## Directions
Quote the full listing word for word.

— BEGIN —

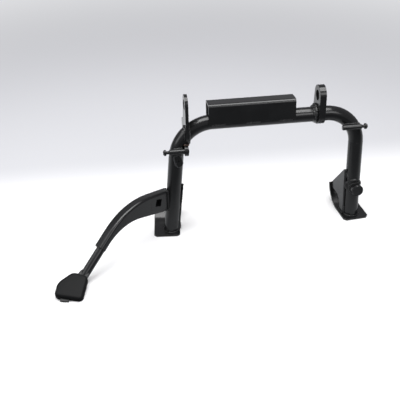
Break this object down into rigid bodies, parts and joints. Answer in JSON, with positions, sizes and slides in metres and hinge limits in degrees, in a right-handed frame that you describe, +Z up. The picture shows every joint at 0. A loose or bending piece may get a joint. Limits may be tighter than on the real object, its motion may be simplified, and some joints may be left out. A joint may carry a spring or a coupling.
{
  "type": "motorcycle centre stand",
  "caption": "Welded tubular centre stand with a folded saddle, pivot lugs, spring pins, rocker feet and a foot lever with a rubber pad.",
  "frame": {"origin": "centre of the left pivot bore, in the middle of its plate", "axes": "+X along the pivot axis towards the right leg, +Y towards the front of the motorcycle, +Z up with the stand down"},
  "size_m": [0.6067, 0.257, 0.277],
  "materials": {
    "black_powder_coat": "satin black powder coat",
    "pad_rubber": "matt black rubber"
  },
  "bodies": {
    "root": {"main_tube": "black_powder_coat", "cross_channel": "black_powder_coat", "left_pivot_lug": "black_powder_coat", "right_pivot_lug": "black_powder_coat", "left_spring_pin": "black_powder_coat", "right_spring_pin": "black_powder_coat", "left_pin_bracket": "black_powder_coat", "drain_boss": "black_powder_coat", "stop_boss": "black_powder_coat", "lever_channel": "black_powder_coat", "lever_rod": "black_powder_coat", "pedal_plate": "black_powder_coat", "pedal_pad": "pad_rubber", "left_foot_skid": "black_powder_coat", "left_foot_gusset": "black_powder_coat", "right_foot_skid": "black_powder_coat", "right_foot_gusset": "black_powder_coat"}
  },
  "joints": []
}
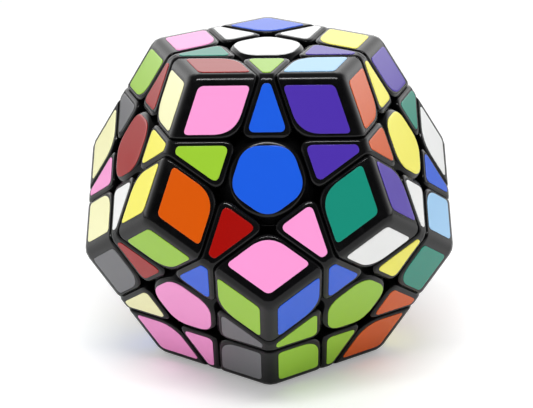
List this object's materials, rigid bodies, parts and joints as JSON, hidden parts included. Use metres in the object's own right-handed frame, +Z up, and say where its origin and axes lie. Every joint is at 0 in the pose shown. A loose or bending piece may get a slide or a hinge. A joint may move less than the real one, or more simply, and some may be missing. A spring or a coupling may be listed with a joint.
{
  "type": "dodecahedron twisty puzzle",
  "caption": "Twelve-sided twisty puzzle in black plastic with coloured stickers: corner, edge and centre pieces turn in layers around a sprung ball core.",
  "frame": {"origin": "centre of the ball core, where the twelve turning axes meet, which is also the centre of the outside", "axes": "+Z up through the top face, -Y towards the side of the front face, +X to the right seen from the front; the bottom face is flat on the ground"},
  "size_m": [0.0776, 0.0812, 0.0668],
  "materials": {
    "black_abs": "satin moulded black plastic",
    "core_plastic": "matt moulded black plastic",
    "spring_steel": "drawn steel wire",
    "screw_steel": "zinc plated steel",
    "sticker_white": "satin vinyl sticker",
    "sticker_blue": "satin vinyl sticker",
    "sticker_yellow": "satin vinyl sticker",
    "sticker_red": "satin vinyl sticker",
    "sticker_purple": "satin vinyl sticker",
    "sticker_teal": "satin vinyl sticker",
    "sticker_grey": "satin vinyl sticker",
    "sticker_light_blue": "satin vinyl sticker",
    "sticker_pink": "satin vinyl sticker",
    "sticker_lime": "satin vinyl sticker",
    "sticker_cream": "satin vinyl sticker",
    "sticker_orange": "satin vinyl sticker"
  },
  "bodies": {
    "puzzle_core": {"core_with_fixed_centres": "core_plastic", "corner_front_lower_left_lower_right": "black_abs", "corner_rear_left_back_rear_lower_left": "black_abs", "corner_rear_right_back_rear_lower_right": "black_abs", "corner_rear_right_rear_left_back": "black_abs", "corner_top_rear_right_rear_left": "black_abs", "edge_back_rear_lower_left": "black_abs", "edge_back_rear_lower_right": "black_abs", "edge_front_lower_left": "black_abs", "edge_front_lower_right": "black_abs", "edge_lower_left_lower_right": "black_abs", "edge_lower_left_rear_lower_left": "black_abs", "edge_lower_right_rear_lower_right": "black_abs", "edge_rear_left_back": "black_abs", "edge_rear_left_rear_lower_left": "black_abs", "edge_rear_right_back": "black_abs", "edge_rear_right_rear_left": "black_abs", "edge_rear_right_rear_lower_right": "black_abs", "edge_top_front": "black_abs", "edge_top_rear_left": "black_abs", "edge_top_rear_right": "black_abs", "screw_bottom": "screw_steel", "screw_left": "screw_steel", "screw_right": "screw_steel"},
    "left_layer": {"centre_left": "black_abs", "corner_front_left_lower_left": "black_abs", "corner_left_lower_left_rear_lower_left": "black_abs", "corner_rear_left_left_rear_lower_left": "black_abs", "corner_top_front_left": "black_abs", "corner_top_rear_left_left": "black_abs", "edge_front_left": "black_abs", "edge_left_lower_left": "black_abs", "edge_left_rear_lower_left": "black_abs", "edge_rear_left_left": "black_abs", "edge_top_left": "black_abs", "spring_left": "spring_steel"},
    "right_layer": {"centre_right": "black_abs", "corner_front_right_lower_right": "black_abs", "corner_right_lower_right_rear_lower_right": "black_abs", "corner_right_rear_right_rear_lower_right": "black_abs", "corner_top_front_right": "black_abs", "corner_top_right_rear_right": "black_abs", "edge_front_right": "black_abs", "edge_right_lower_right": "black_abs", "edge_right_rear_lower_right": "black_abs", "edge_right_rear_right": "black_abs", "edge_top_right": "black_abs", "spring_right": "spring_steel"},
    "bottom_layer": {"centre_bottom": "black_abs", "corner_back_rear_lower_left_bottom": "black_abs", "corner_back_rear_lower_right_bottom": "black_abs", "corner_lower_left_lower_right_bottom": "black_abs", "corner_lower_left_rear_lower_left_bottom": "black_abs", "corner_lower_right_rear_lower_right_bottom": "black_abs", "edge_back_bottom": "black_abs", "edge_lower_left_bottom": "black_abs", "edge_lower_right_bottom": "black_abs", "edge_rear_lower_left_bottom": "black_abs", "edge_rear_lower_right_bottom": "black_abs", "spring_bottom": "spring_steel"}
  },
  "joints": [
    {"name": "left_face_turn", "type": "hinge", "parent": "puzzle_core", "child": "left_layer", "pos_m": [0, 0, 0], "axis": [-0.8507, -0.2764, 0.4472], "continuous": true},
    {"name": "right_face_turn", "type": "hinge", "parent": "puzzle_core", "child": "right_layer", "pos_m": [0, 0, 0], "axis": [0.8507, -0.2764, 0.4472], "continuous": true},
    {"name": "bottom_face_turn", "type": "hinge", "parent": "puzzle_core", "child": "bottom_layer", "pos_m": [0, 0, 0], "axis": [0, 0, -1], "continuous": true}
  ]
}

— END —

## Correct response
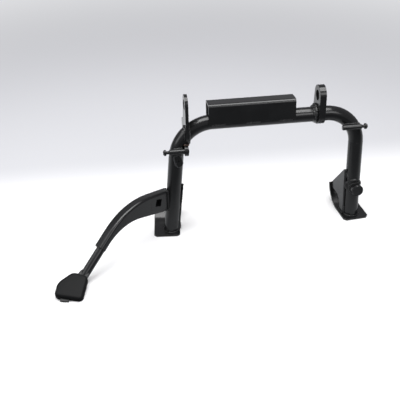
Break this object down into rigid bodies, parts and joints. Answer in JSON, with positions, sizes and slides in metres and hinge limits in degrees, in a right-handed frame that you describe, +Z up. The picture shows every joint at 0. A loose or bending piece may get a joint. Limits may be tighter than on the real object, its motion may be simplified, and some joints may be left out. A joint may carry a spring or a coupling.
{
  "type": "motorcycle centre stand",
  "caption": "Welded tubular centre stand with a folded saddle, pivot lugs, spring pins, rocker feet and a foot lever with a rubber pad.",
  "frame": {"origin": "centre of the left pivot bore, in the middle of its plate", "axes": "+X along the pivot axis towards the right leg, +Y towards the front of the motorcycle, +Z up with the stand down"},
  "size_m": [0.6067, 0.257, 0.277],
  "materials": {
    "black_powder_coat": "satin black powder coat",
    "pad_rubber": "matt black rubber"
  },
  "bodies": {
    "root": {"main_tube": "black_powder_coat", "cross_channel": "black_powder_coat", "left_pivot_lug": "black_powder_coat", "right_pivot_lug": "black_powder_coat", "left_spring_pin": "black_powder_coat", "right_spring_pin": "black_powder_coat", "left_pin_bracket": "black_powder_coat", "drain_boss": "black_powder_coat", "stop_boss": "black_powder_coat", "lever_channel": "black_powder_coat", "lever_rod": "black_powder_coat", "pedal_plate": "black_powder_coat", "pedal_pad": "pad_rubber", "left_foot_skid": "black_powder_coat", "left_foot_gusset": "black_powder_coat", "right_foot_skid": "black_powder_coat", "right_foot_gusset": "black_powder_coat"}
  },
  "joints": []
}
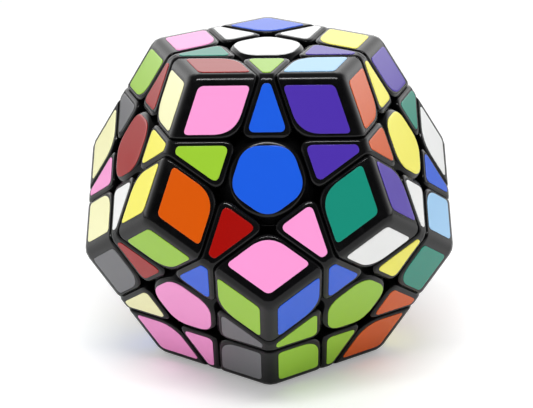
List this object's materials, rigid bodies, parts and joints as JSON, hidden parts included. Use metres in the object's own right-handed frame, +Z up, and say where its origin and axes lie. Every joint is at 0 in the pose shown. A loose or bending piece may get a slide or a hinge. A joint may move less than the real one, or more simply, and some may be missing. A spring or a coupling may be listed with a joint.
{
  "type": "dodecahedron twisty puzzle",
  "caption": "Twelve-sided twisty puzzle in black plastic with coloured stickers: corner, edge and centre pieces turn in layers around a sprung ball core.",
  "frame": {"origin": "centre of the ball core, where the twelve turning axes meet, which is also the centre of the outside", "axes": "+Z up through the top face, -Y towards the side of the front face, +X to the right seen from the front; the bottom face is flat on the ground"},
  "size_m": [0.0776, 0.0812, 0.0668],
  "materials": {
    "black_abs": "satin moulded black plastic",
    "core_plastic": "matt moulded black plastic",
    "spring_steel": "drawn steel wire",
    "screw_steel": "zinc plated steel",
    "sticker_white": "satin vinyl sticker",
    "sticker_blue": "satin vinyl sticker",
    "sticker_yellow": "satin vinyl sticker",
    "sticker_red": "satin vinyl sticker",
    "sticker_purple": "satin vinyl sticker",
    "sticker_teal": "satin vinyl sticker",
    "sticker_grey": "satin vinyl sticker",
    "sticker_light_blue": "satin vinyl sticker",
    "sticker_pink": "satin vinyl sticker",
    "sticker_lime": "satin vinyl sticker",
    "sticker_cream": "satin vinyl sticker",
    "sticker_orange": "satin vinyl sticker"
  },
  "bodies": {
    "puzzle_core": {"core_with_fixed_centres": "core_plastic", "corner_front_lower_left_lower_right": "black_abs", "corner_rear_left_back_rear_lower_left": "black_abs", "corner_rear_right_back_rear_lower_right": "black_abs", "corner_rear_right_rear_left_back": "black_abs", "corner_top_rear_right_rear_left": "black_abs", "edge_back_rear_lower_left": "black_abs", "edge_back_rear_lower_right": "black_abs", "edge_front_lower_left": "black_abs", "edge_front_lower_right": "black_abs", "edge_lower_left_lower_right": "black_abs", "edge_lower_left_rear_lower_left": "black_abs", "edge_lower_right_rear_lower_right": "black_abs", "edge_rear_left_back": "black_abs", "edge_rear_left_rear_lower_left": "black_abs", "edge_rear_right_back": "black_abs", "edge_rear_right_rear_left": "black_abs", "edge_rear_right_rear_lower_right": "black_abs", "edge_top_front": "black_abs", "edge_top_rear_left": "black_abs", "edge_top_rear_right": "black_abs", "screw_bottom": "screw_steel", "screw_left": "screw_steel", "screw_right": "screw_steel"},
    "left_layer": {"centre_left": "black_abs", "corner_front_left_lower_left": "black_abs", "corner_left_lower_left_rear_lower_left": "black_abs", "corner_rear_left_left_rear_lower_left": "black_abs", "corner_top_front_left": "black_abs", "corner_top_rear_left_left": "black_abs", "edge_front_left": "black_abs", "edge_left_lower_left": "black_abs", "edge_left_rear_lower_left": "black_abs", "edge_rear_left_left": "black_abs", "edge_top_left": "black_abs", "spring_left": "spring_steel"},
    "right_layer": {"centre_right": "black_abs", "corner_front_right_lower_right": "black_abs", "corner_right_lower_right_rear_lower_right": "black_abs", "corner_right_rear_right_rear_lower_right": "black_abs", "corner_top_front_right": "black_abs", "corner_top_right_rear_right": "black_abs", "edge_front_right": "black_abs", "edge_right_lower_right": "black_abs", "edge_right_rear_lower_right": "black_abs", "edge_right_rear_right": "black_abs", "edge_top_right": "black_abs", "spring_right": "spring_steel"},
    "bottom_layer": {"centre_bottom": "black_abs", "corner_back_rear_lower_left_bottom": "black_abs", "corner_back_rear_lower_right_bottom": "black_abs", "corner_lower_left_lower_right_bottom": "black_abs", "corner_lower_left_rear_lower_left_bottom": "black_abs", "corner_lower_right_rear_lower_right_bottom": "black_abs", "edge_back_bottom": "black_abs", "edge_lower_left_bottom": "black_abs", "edge_lower_right_bottom": "black_abs", "edge_rear_lower_left_bottom": "black_abs", "edge_rear_lower_right_bottom": "black_abs", "spring_bottom": "spring_steel"}
  },
  "joints": [
    {"name": "left_face_turn", "type": "hinge", "parent": "puzzle_core", "child": "left_layer", "pos_m": [0, 0, 0], "axis": [-0.8507, -0.2764, 0.4472], "continuous": true},
    {"name": "right_face_turn", "type": "hinge", "parent": "puzzle_core", "child": "right_layer", "pos_m": [0, 0, 0], "axis": [0.8507, -0.2764, 0.4472], "continuous": true},
    {"name": "bottom_face_turn", "type": "hinge", "parent": "puzzle_core", "child": "bottom_layer", "pos_m": [0, 0, 0], "axis": [0, 0, -1], "continuous": true}
  ]
}